The SEC has yet to schedule a year-end meeting, but most industry experts don't anticipate any big surprises before January, other than some surprise inspections.
"The SEC inspections typically follow the political news and a political agenda," Krentzman said. "This list has not changed too much."
In addition to a registration requirement for private funds, she said the items on the SEC's agenda for 2010 include new custody rules, "pay-to-play" arrangements, short-selling practices, securities-lending arrangements, securities valuations and imposing safeguards to protect trading on inside information.
Firms have seen an increase in inspections since last year's incident with Bernie Madoff, but it's difficult to know if this inspection increase is a trend or not, said Domenick Pugliese, a partner in the corporate development practice at the international law firm Paul Hastings.

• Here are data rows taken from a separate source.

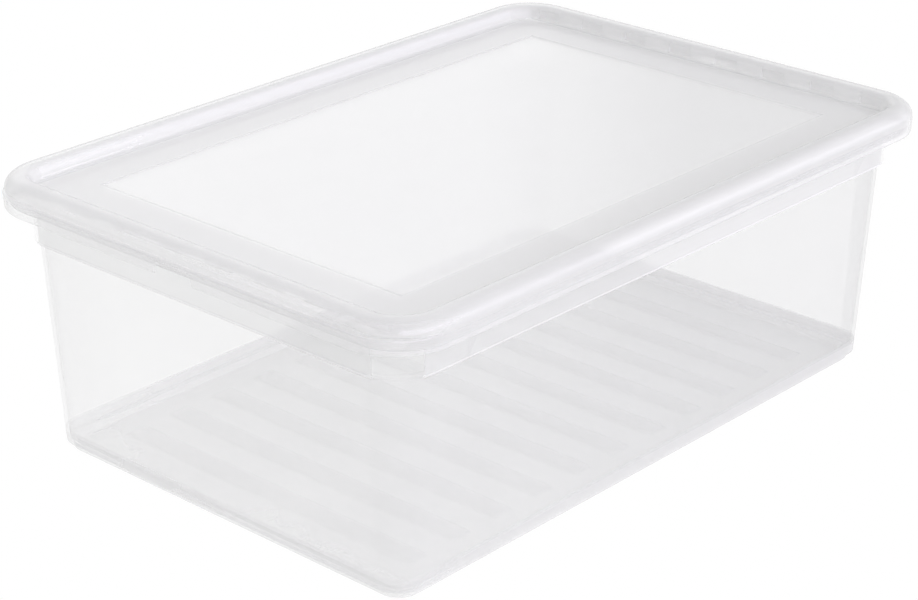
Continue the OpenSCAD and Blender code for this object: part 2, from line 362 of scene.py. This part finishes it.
def make_gussets():
    """Upright webs under the flange near the ends of the long sides."""
    bm = bmesh.new()
    shape = ((-122.2, 110.2), (-123.8, 110.2), (-130.2, 125.6), (-130.2, 127.2), (-122.2, 127.2))
    for x in (-GUSSET_X, GUSSET_X):
        face = bm.faces.new([bm.verts.new(Vector((x - GUSSET_HALF, y, z)) * MM) for y, z in shape])
        swept = bmesh.ops.extrude_face_region(bm, geom=[face])["geom"]
        swept = [v for v in swept if isinstance(v, bmesh.types.BMVert)]
        bmesh.ops.translate(bm, verts=swept, vec=(2 * GUSSET_HALF * MM, 0, 0))
    mirrored(bm, "Y", -1)
    bmesh.ops.bevel(bm, geom=bm.edges[:], offset=0.25 * MM, affect="EDGES", segments=2, profile=0.5,
                    material=-1)
    return finish_piece(bm, "tub_gussets", "tub", 40)


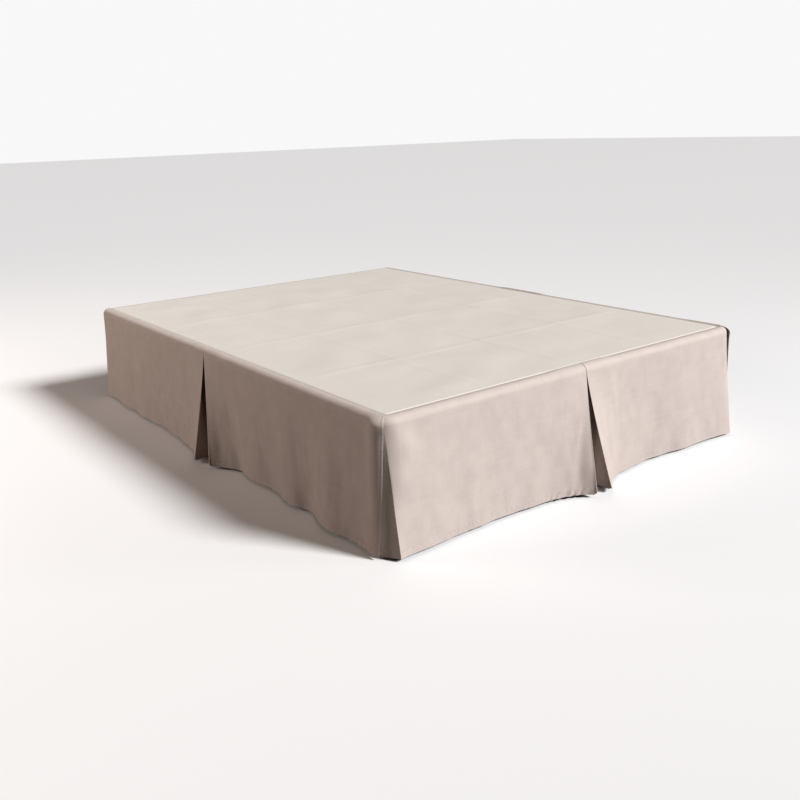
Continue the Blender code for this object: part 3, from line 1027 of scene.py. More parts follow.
SIDE_RELIEF: tuple[Relief, ...] = (
    Flute(0.008, 0.014, -0.0018, 0.365, 0.340), Gathers(0.010, 1.000, 0.0190, 0.0005, 0.028, 0.25),
    Crease(0.315, 0.352, 0.309, 0.060, 0.0040, 0.0007), Crease(0.100, 0.205, 0.960, 0.214, 0.0045, 0.0004),
    Flute(0.718, 0.034, -0.0012, 0.20, 0.03), Flute(0.471, 0.045, 0.0010, 0.28, 0.08),
    Flute(0.971, 0.018, -0.0009, 0.22, 0.08), Flute(0.900, 0.034, -0.0008, 0.33, 0.12),
    Crease(0.640, 0.330, 0.560, 0.200, 0.0220, 0.0008), Crease(0.150, 0.300, 0.210, 0.120, 0.0200, 0.0008),
    Flute(1.120, 0.030, -0.0022, 0.34, 0.10), Flute(1.330, 0.045, 0.0016, 0.30, 0.05),
    Crease(1.220, 0.340, 1.160, 0.120, 0.0150, 0.0009), Crease(1.640, 0.352, 1.652, 0.060, 0.0040, 0.0007),
)
FOOT_RELIEF: tuple[Relief, ...] = (
    Crease(0.736, 0.345, 0.729, 0.140, 0.0150, -0.0014), Crease(0.731, 0.190, 0.697, 0.020, 0.0180, -0.0018),
    Flute(0.295, 0.017, 0.0011, 0.22, 0.10), Flute(0.337, 0.015, 0.0008, 0.20, 0.10),
    Crease(0.120, 0.180, 0.190, 0.020, 0.0190, 0.0014), Crease(0.380, 0.331, 0.402, 0.317, 0.0060, 0.0012),
    Crease(0.752, 0.340, 0.640, 0.235, 0.0120, -0.0012), Crease(0.745, 0.300, 0.690, 0.110, 0.0090, 0.0012),
    Crease(0.600, 0.340, 0.560, 0.180, 0.0250, 0.0012), Crease(0.430, 0.300, 0.520, 0.150, 0.0300, -0.0010),
    Crease(0.070, 0.362, 0.058, 0.150, 0.0340, 0.0062), Gathers(0.560, 0.790, 0.0270, 0.0068, 0.034, -0.75),
    Flute(0.810, 0.010, 0.0013, 0.36, 0.24), Flute(0.840, 0.018, -0.0024, 0.34, 0.12),
    Crease(0.880, 0.330, 0.905, 0.180, 0.0120, 0.0012), Crease(0.960, 0.300, 1.010, 0.160, 0.0160, -0.0010),
    Gathers(0.772, 0.900, 0.0200, 0.0014, 0.038, -0.40),
    Gathers(0.030, 0.600, 0.0240, 0.0009, 0.036, -0.35),
)


# The small waves: how many, their lengths, the spread of their lean, and their depth at 0.1 m long
WAVE_COUNT = 40
WAVE_LENGTHS = (0.035, 0.20)
WAVE_LEAN = 0.45
WAVE_DEPTH = 0.00013
# The share of the relief that the flaps lose near the top of the pleat, how near to it, and how high
CALM = 0.65
CALM_REACH = (0.110, 0.080)
CALM_HEIGHTS = (0.20, 0.32)


def small_waves(tops: np.ndarray, heights: np.ndarray, seed: int) -> np.ndarray:
    """Give the small uneven waves that cloth keeps, which fade out towards the seam.

    Args:
        tops: Distances along the seam.
        heights: Heights over the floor.
        seed: The seed of their unevenness.

    Returns:
        The relief.
    """
    rng = np.random.default_rng(seed)
    shape = np.zeros(np.broadcast_shapes(tops.shape, heights.shape))
    for _ in range(WAVE_COUNT):
        wave = rng.uniform(*WAVE_LENGTHS)
        lean = rng.normal(0.0, WAVE_LEAN)
        phase = rng.uniform(0.0, 2 * math.pi)
        shape += WAVE_DEPTH * (wave / 0.10)**0.8 * np.sin(2 * math.pi * (tops + lean * heights) / wave + phase)
    return shape * (0.25 + 0.75 * ramp(heights, 0.34, 0.12)) * ramp(heights, 0.372, 0.345)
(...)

"Inspections are proceeding more carefully, and the SEC is asking for more documents," he said, but the SEC has yet to provide any guidance on valuations.
"I don't know if we'll see anything in the next month, but we'll probably see something in the first quarter," Stier said. "Anything that is passed will probably allow a year to implement."
"The reputation of the SEC was severely bruised by Madoff," said Adam Weisman, a partner at Deloitte Financial Advisory Services.
According to the recent report by the Office of the Inspector General and from Madoff's testimony, the SEC was disorganized and not communicating, Weisman said.
"The people investigating these incidents did not have the necessary experience," he said. "The SEC will do whatever it takes to prevent another fraud of this magnitude."
He said that Robert Khuzami, the SEC's new director of enforcement, has changed the structure of the organization to focus on cases with the most potential harm that will send the greatest message of deterrence, to lessen the time between a conflict and the regulatory response, to make the best use of limited resources and to ensure the successful prosecution of cases that lead to quick settlements.
"The SEC's new structure and strategies will mean that the people visiting your firm will be well-educated and understand the issues they're investigating," Weisman said.